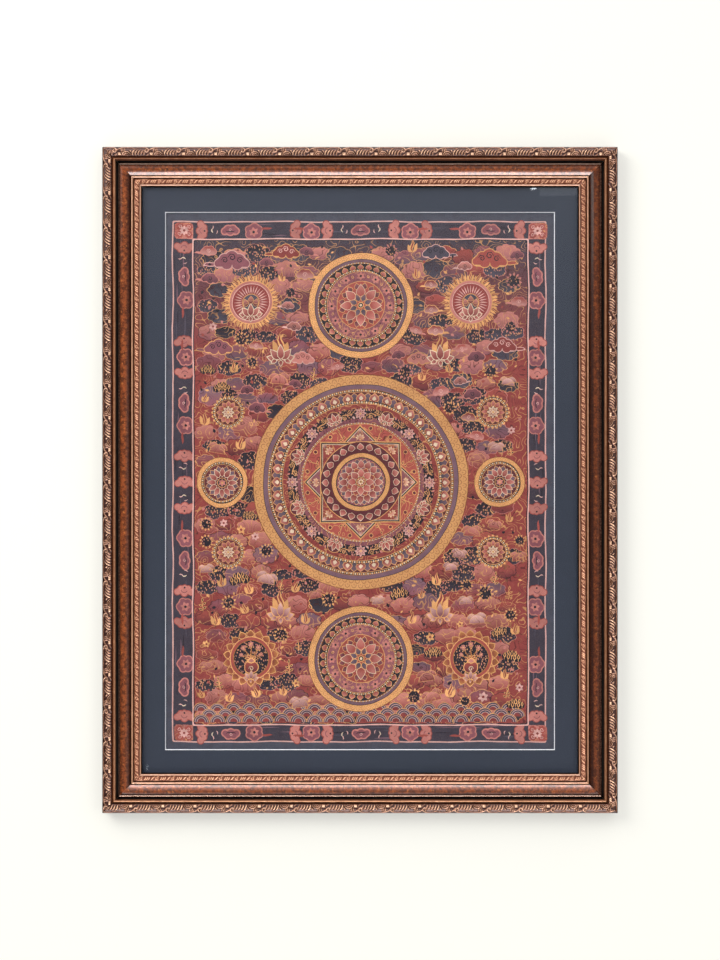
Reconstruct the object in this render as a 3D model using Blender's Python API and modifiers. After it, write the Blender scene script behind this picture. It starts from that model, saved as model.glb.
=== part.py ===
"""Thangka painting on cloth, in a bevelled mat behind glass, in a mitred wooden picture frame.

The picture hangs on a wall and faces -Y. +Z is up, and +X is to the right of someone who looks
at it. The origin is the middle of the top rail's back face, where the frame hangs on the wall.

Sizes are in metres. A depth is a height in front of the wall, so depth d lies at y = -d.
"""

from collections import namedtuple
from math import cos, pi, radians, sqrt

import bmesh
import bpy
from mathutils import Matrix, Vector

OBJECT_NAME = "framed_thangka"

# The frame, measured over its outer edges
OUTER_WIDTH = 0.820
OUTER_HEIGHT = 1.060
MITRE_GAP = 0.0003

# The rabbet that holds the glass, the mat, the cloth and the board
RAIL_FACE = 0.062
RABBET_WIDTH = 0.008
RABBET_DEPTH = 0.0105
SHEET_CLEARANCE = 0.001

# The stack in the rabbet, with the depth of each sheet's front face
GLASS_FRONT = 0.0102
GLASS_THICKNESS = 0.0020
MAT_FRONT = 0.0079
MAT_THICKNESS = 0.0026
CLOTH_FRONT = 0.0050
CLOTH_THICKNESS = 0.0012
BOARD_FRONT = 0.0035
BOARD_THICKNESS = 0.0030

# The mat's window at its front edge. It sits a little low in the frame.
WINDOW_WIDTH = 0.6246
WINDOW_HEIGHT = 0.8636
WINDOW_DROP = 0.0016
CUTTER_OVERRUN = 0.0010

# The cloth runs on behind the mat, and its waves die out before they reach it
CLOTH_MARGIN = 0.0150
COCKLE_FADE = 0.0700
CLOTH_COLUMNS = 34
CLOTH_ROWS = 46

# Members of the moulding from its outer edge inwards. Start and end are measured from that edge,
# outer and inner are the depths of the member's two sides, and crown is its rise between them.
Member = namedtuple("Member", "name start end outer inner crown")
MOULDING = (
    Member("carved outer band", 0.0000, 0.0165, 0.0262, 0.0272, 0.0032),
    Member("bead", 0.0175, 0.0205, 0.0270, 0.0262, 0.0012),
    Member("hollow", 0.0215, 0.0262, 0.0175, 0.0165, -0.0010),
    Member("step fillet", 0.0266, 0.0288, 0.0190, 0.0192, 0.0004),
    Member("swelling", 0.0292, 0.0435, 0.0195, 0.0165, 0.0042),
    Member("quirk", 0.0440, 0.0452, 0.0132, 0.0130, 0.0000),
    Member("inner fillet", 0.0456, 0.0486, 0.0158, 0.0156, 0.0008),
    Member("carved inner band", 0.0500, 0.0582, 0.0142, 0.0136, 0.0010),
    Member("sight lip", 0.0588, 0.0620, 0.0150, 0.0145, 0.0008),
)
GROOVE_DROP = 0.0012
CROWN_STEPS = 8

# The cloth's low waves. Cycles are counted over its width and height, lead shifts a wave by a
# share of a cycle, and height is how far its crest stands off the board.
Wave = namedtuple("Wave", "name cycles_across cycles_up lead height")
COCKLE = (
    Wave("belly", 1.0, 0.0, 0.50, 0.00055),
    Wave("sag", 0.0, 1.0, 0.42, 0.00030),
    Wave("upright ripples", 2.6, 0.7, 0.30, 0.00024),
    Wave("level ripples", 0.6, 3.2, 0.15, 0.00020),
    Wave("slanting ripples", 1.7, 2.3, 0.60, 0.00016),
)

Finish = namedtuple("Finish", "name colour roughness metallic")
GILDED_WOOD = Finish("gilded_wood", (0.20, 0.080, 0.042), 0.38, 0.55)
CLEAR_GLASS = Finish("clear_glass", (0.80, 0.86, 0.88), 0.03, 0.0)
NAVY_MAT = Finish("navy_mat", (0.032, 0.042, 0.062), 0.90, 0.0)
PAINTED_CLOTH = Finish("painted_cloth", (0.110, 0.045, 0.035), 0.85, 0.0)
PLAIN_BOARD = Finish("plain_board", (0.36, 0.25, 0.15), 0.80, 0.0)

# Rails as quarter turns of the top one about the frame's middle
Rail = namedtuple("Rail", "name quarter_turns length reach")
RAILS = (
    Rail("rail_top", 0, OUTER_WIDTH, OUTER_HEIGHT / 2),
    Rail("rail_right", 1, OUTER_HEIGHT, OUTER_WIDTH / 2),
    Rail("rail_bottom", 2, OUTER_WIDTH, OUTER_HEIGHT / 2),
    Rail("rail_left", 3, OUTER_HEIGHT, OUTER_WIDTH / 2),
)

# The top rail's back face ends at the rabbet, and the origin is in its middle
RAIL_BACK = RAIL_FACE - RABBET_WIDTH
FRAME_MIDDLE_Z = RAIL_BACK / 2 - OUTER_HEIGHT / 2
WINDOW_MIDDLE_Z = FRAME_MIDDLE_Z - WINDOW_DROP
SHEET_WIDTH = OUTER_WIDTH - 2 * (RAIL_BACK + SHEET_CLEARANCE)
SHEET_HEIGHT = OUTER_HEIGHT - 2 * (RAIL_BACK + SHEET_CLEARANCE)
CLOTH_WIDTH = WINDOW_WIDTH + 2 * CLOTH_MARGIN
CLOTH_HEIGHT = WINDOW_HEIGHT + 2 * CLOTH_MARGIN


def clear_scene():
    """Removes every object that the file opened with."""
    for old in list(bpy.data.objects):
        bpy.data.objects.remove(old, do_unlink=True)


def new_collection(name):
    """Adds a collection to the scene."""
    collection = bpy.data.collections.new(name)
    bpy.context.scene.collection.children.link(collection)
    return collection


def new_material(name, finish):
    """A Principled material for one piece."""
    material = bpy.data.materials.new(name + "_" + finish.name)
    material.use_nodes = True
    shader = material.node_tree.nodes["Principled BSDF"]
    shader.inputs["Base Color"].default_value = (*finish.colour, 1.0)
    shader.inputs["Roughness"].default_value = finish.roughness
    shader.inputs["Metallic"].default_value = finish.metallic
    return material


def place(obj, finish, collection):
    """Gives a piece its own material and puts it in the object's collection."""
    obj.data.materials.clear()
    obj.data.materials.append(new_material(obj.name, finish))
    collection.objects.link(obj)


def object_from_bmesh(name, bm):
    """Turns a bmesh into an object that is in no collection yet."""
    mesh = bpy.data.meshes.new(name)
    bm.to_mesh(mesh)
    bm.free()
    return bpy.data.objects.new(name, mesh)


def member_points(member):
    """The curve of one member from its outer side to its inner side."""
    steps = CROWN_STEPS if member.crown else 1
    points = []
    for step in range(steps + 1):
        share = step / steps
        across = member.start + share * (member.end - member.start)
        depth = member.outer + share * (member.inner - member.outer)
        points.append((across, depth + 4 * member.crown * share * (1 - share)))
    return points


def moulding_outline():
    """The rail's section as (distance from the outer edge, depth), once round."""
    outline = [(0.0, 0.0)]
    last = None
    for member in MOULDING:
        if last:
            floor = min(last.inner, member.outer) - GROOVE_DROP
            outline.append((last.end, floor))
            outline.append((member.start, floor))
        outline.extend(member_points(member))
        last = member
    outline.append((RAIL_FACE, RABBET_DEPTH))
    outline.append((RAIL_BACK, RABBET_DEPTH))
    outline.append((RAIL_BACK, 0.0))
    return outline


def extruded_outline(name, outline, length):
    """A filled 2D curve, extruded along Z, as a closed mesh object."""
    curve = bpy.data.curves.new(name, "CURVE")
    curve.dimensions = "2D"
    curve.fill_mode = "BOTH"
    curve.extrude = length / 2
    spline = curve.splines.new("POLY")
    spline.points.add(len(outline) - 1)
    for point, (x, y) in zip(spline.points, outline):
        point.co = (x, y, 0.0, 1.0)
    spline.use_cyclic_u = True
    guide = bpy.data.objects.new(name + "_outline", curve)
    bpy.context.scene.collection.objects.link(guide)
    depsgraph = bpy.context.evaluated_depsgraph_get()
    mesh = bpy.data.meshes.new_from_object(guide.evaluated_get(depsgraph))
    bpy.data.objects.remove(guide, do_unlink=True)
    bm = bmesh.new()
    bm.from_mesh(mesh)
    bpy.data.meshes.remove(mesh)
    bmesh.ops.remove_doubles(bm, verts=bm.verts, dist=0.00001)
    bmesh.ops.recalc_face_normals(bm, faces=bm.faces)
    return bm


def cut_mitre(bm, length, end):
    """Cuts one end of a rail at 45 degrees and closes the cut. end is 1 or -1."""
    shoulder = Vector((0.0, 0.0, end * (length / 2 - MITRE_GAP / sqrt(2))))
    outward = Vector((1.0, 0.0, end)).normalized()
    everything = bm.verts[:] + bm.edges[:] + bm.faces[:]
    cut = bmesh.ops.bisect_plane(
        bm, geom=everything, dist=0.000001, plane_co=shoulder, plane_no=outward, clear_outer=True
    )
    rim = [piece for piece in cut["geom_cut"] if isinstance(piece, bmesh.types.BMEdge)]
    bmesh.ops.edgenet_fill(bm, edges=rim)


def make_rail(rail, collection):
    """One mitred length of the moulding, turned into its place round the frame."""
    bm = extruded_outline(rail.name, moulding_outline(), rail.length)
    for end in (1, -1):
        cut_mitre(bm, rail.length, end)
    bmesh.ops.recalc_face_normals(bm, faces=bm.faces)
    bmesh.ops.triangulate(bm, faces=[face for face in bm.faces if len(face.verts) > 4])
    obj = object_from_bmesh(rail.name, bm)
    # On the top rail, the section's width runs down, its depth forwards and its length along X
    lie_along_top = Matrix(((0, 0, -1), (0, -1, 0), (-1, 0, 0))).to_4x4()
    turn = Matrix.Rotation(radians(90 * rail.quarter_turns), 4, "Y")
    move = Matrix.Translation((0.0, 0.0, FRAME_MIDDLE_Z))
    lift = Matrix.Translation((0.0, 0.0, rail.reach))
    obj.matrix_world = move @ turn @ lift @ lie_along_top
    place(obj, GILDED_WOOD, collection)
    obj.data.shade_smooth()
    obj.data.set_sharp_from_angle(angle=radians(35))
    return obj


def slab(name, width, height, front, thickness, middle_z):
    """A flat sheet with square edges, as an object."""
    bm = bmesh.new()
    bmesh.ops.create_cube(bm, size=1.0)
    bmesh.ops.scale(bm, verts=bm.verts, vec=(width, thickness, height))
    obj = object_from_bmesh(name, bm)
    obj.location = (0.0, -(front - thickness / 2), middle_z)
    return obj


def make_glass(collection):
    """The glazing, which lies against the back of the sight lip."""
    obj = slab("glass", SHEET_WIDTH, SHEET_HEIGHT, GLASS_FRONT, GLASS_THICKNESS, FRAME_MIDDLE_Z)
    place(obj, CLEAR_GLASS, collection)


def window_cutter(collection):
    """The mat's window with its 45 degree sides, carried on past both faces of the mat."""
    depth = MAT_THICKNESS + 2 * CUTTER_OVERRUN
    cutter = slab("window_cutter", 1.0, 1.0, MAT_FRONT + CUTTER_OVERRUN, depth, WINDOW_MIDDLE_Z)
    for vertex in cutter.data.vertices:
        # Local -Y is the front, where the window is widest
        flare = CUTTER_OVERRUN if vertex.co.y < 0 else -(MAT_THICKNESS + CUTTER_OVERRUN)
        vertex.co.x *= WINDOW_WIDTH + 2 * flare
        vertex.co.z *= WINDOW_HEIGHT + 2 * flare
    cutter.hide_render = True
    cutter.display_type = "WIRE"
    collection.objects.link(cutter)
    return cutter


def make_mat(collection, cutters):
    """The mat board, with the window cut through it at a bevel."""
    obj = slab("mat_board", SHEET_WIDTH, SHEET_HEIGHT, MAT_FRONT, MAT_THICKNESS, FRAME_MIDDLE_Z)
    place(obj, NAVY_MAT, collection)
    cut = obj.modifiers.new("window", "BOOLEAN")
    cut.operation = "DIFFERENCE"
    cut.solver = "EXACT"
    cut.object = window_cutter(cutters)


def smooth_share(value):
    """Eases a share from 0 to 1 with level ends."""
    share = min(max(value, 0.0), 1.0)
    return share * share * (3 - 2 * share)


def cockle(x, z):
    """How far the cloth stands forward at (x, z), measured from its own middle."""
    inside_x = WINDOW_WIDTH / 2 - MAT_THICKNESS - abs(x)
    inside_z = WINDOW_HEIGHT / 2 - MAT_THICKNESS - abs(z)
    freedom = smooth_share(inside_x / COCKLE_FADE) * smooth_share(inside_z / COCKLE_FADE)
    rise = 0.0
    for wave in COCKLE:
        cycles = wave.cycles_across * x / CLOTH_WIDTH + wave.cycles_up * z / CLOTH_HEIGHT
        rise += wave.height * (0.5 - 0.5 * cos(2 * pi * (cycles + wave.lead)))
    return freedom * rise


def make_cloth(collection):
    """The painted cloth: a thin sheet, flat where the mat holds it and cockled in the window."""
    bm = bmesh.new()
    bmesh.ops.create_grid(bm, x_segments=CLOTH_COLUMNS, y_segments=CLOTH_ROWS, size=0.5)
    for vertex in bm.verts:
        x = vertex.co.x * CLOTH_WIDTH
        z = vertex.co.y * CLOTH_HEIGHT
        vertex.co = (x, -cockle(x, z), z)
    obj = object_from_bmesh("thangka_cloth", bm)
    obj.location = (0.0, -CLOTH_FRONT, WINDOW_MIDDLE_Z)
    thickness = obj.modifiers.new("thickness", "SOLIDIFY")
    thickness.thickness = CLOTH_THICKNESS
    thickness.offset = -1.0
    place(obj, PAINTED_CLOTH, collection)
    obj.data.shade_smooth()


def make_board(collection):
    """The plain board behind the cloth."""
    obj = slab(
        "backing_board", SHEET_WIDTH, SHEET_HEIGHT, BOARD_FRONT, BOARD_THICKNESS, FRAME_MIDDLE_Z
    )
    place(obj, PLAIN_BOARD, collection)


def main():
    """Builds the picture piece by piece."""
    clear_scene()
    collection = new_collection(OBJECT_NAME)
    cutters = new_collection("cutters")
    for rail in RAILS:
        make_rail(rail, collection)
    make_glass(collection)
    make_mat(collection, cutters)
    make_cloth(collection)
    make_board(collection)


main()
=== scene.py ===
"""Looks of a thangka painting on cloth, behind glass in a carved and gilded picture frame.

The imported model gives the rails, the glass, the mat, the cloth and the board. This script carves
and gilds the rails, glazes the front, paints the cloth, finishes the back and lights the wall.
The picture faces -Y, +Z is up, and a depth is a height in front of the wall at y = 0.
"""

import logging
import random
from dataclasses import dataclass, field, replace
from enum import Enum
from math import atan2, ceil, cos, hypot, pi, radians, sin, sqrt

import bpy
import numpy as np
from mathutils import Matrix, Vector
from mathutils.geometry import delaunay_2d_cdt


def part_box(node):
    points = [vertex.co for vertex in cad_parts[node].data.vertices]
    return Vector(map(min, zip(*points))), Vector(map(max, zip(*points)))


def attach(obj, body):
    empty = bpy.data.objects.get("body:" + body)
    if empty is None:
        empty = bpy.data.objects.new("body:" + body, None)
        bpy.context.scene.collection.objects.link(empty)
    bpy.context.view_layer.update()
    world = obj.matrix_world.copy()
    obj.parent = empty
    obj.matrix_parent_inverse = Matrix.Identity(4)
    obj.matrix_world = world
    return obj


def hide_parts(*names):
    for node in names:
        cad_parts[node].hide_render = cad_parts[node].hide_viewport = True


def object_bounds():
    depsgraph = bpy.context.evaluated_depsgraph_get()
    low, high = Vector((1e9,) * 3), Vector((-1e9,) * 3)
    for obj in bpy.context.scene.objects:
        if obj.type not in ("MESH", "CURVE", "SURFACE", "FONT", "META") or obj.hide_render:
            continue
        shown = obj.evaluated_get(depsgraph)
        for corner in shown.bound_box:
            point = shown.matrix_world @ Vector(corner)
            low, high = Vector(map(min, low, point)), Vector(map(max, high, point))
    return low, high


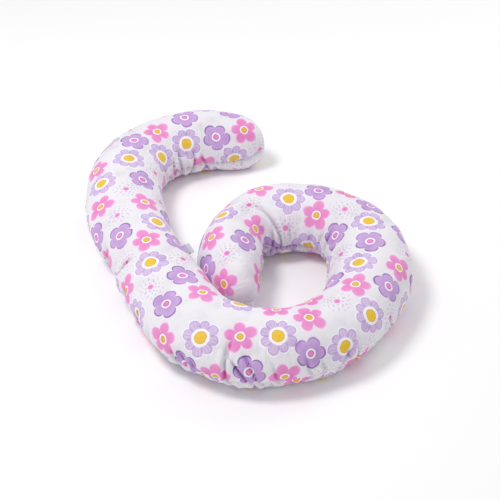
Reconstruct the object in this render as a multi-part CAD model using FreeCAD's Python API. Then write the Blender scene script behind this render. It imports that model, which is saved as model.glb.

........

[Exercise task] Exactly the lines from the line containing "collection = new_collection(OBJECT_NAME)" to the line containing "gilded picture frame.", both included, are to be set down; no other line belongs in the answer.

[Answer to this task]
    collection = new_collection(OBJECT_NAME)
    cutters = new_collection("cutters")
    for rail in RAILS:
        make_rail(rail, collection)
    make_glass(collection)
    make_mat(collection, cutters)
    make_cloth(collection)
    make_board(collection)


main()
=== scene.py ===
"""Looks of a thangka painting on cloth, behind glass in a carved and gilded picture frame.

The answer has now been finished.